#### Written request
Extract each record and reproduce it exactly.

[A block of data]
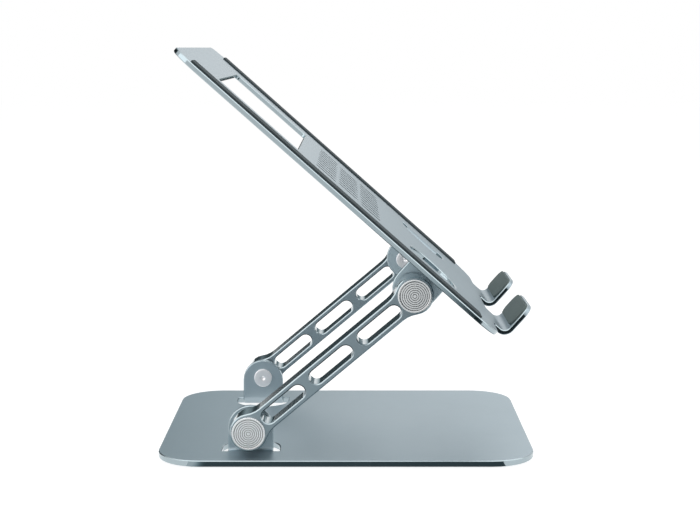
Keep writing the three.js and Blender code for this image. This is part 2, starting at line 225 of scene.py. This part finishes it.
def maths(tree, operation, first, second):
    """The result of an operation on two numbers or sockets."""
    return put(tree, "ShaderNodeMath", {0: first, 1: second}, operation=operation).outputs[0]


# ---- Shared effects ----

def uneven_tone():
    """A colour that drifts slightly lighter and darker over a piece."""
    sockets = {"Colour": "colour", "Spread": "value", "Scale": "value"}
    tree, inputs, outputs = group_tree("uneven tone", sockets, {"Colour": "colour"})
    noise = object_noise(tree, inputs.outputs["Scale"], 3)
    centred = maths(tree, "SUBTRACT", noise.outputs["Fac"], NOISE_MEAN)
    drift = maths(tree, "MULTIPLY", centred, inputs.outputs["Spread"])
    level = maths(tree, "ADD", drift, 1)
    tinted = put(tree, "ShaderNodeVectorMath", {0: inputs.outputs["Colour"]}, operation="SCALE")
    tree.links.new(level, tinted.inputs["Scale"])
    tree.links.new(tinted.outputs[0], outputs.inputs["Colour"])
    return tree


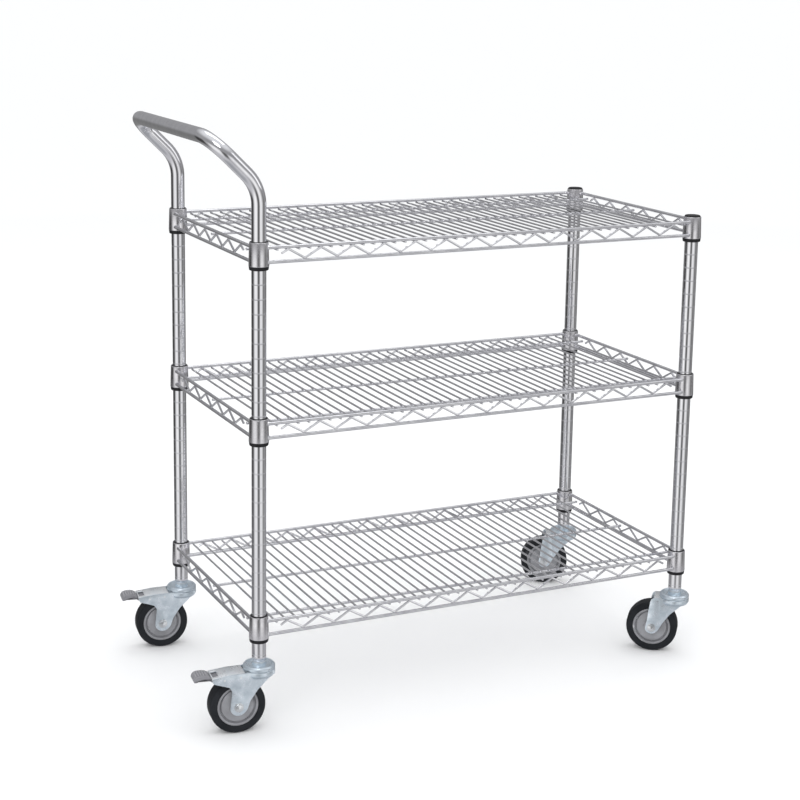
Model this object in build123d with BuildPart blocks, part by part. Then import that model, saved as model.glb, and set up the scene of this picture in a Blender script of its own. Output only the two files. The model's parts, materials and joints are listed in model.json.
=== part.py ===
from build123d import *
import os
from math import cos, radians, sin, sqrt, tan

# Three-tier wire shelf cart on four swivel casters, in millimetres.
# X runs along the shelves with the push handle at -X, Y across them, Z up.
# The origin is on the floor, midway between the four posts.

os.makedirs("parts", exist_ok=True)

# ---------------------------------------------------------------- driving dimensions
post_span_x = 875.0          # between post axes, along the shelves
post_span_y = 425.0          # between post axes, across the shelves
post_r = 12.7
tube_wall = 1.5
groove_pitch = 25.4          # height step of the shelves
groove_depth = 0.6
groove_width = 2.4
post_foot_z = 126.5

collar_top = {"bottom": 208.3, "middle": 563.9, "top": 868.7}
collar_height = 41.0
collar_r_top = 16.4
collar_r_foot = 17.6
cone_r_top = 14.6            # tapered seat between collar and split sleeve
cone_r_foot = 16.2
sleeve_drop = 5.0            # sleeve shows this far below the collar
sleeve_rise = 0.9            # and this far above it
sleeve_split = 1.2           # gap between the two half sleeves

rim_out = 10.0               # rim wires run this far outside the post axes
rim_r = 3.0
rim_drop = 9.0               # top rim wire, below the collar's top
truss_height = 25.0          # between the two rim wires
snake_r = 2.0
snake_bend = 4.0
snake_sink = 0.5             # weld depth of the snake wire in a rim wire
snake_stub = 0.42            # length of the loose end, as a share of one leg
peaks_x = 14                 # snake peaks on a long side
snake_pitch_x = 59.7
peaks_y = 6                  # snake peaks on a short side
snake_pitch_y = 61.3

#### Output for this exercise
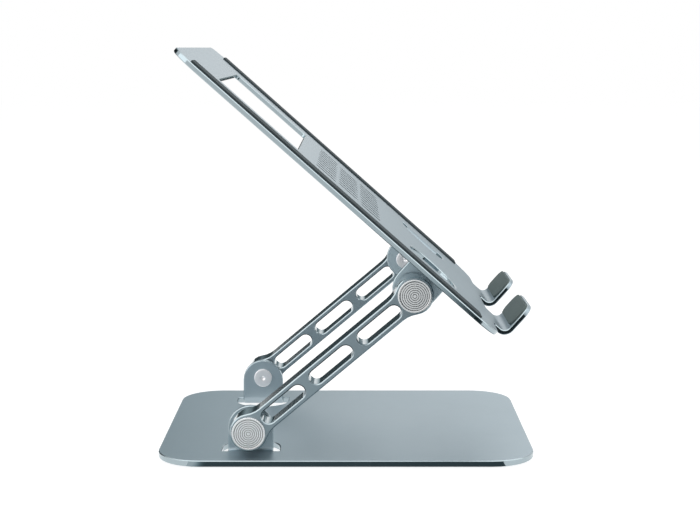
Keep writing the three.js and Blender code for this image. This is part 2, starting at line 225 of scene.py. This part finishes it.
def maths(tree, operation, first, second):
    """The result of an operation on two numbers or sockets."""
    return put(tree, "ShaderNodeMath", {0: first, 1: second}, operation=operation).outputs[0]


# ---- Shared effects ----

def uneven_tone():
    """A colour that drifts slightly lighter and darker over a piece."""
    sockets = {"Colour": "colour", "Spread": "value", "Scale": "value"}
    tree, inputs, outputs = group_tree("uneven tone", sockets, {"Colour": "colour"})
    noise = object_noise(tree, inputs.outputs["Scale"], 3)
    centred = maths(tree, "SUBTRACT", noise.outputs["Fac"], NOISE_MEAN)
    drift = maths(tree, "MULTIPLY", centred, inputs.outputs["Spread"])
    level = maths(tree, "ADD", drift, 1)
    tinted = put(tree, "ShaderNodeVectorMath", {0: inputs.outputs["Colour"]}, operation="SCALE")
    tree.links.new(level, tinted.inputs["Scale"])
    tree.links.new(tinted.outputs[0], outputs.inputs["Colour"])
    return tree


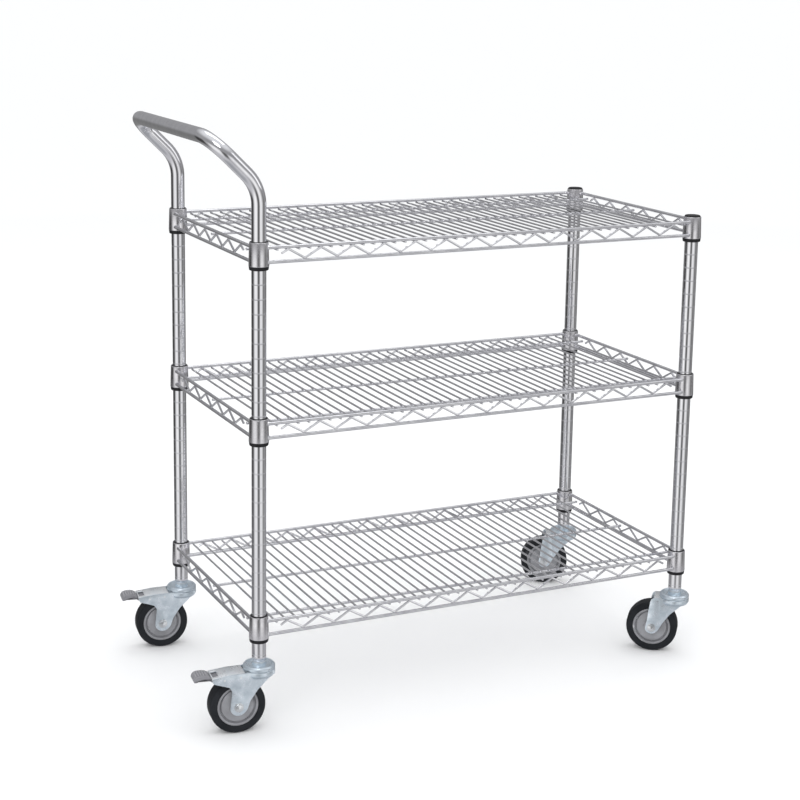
Model this object in build123d with BuildPart blocks, part by part. Then import that model, saved as model.glb, and set up the scene of this picture in a Blender script of its own. Output only the two files. The model's parts, materials and joints are listed in model.json.
=== part.py ===
from build123d import *
import os
from math import cos, radians, sin, sqrt, tan

# Three-tier wire shelf cart on four swivel casters, in millimetres.
# X runs along the shelves with the push handle at -X, Y across them, Z up.
# The origin is on the floor, midway between the four posts.

os.makedirs("parts", exist_ok=True)

# ---------------------------------------------------------------- driving dimensions
post_span_x = 875.0          # between post axes, along the shelves
post_span_y = 425.0          # between post axes, across the shelves
post_r = 12.7
tube_wall = 1.5
groove_pitch = 25.4          # height step of the shelves
groove_depth = 0.6
groove_width = 2.4
post_foot_z = 126.5

collar_top = {"bottom": 208.3, "middle": 563.9, "top": 868.7}
collar_height = 41.0
collar_r_top = 16.4
collar_r_foot = 17.6
cone_r_top = 14.6            # tapered seat between collar and split sleeve
cone_r_foot = 16.2
sleeve_drop = 5.0            # sleeve shows this far below the collar
sleeve_rise = 0.9            # and this far above it
sleeve_split = 1.2           # gap between the two half sleeves

rim_out = 10.0               # rim wires run this far outside the post axes
rim_r = 3.0
rim_drop = 9.0               # top rim wire, below the collar's top
truss_height = 25.0          # between the two rim wires
snake_r = 2.0
snake_bend = 4.0
snake_sink = 0.5             # weld depth of the snake wire in a rim wire
snake_stub = 0.42            # length of the loose end, as a share of one leg
peaks_x = 14                 # snake peaks on a long side
snake_pitch_x = 59.7
peaks_y = 6                  # snake peaks on a short side
snake_pitch_y = 61.3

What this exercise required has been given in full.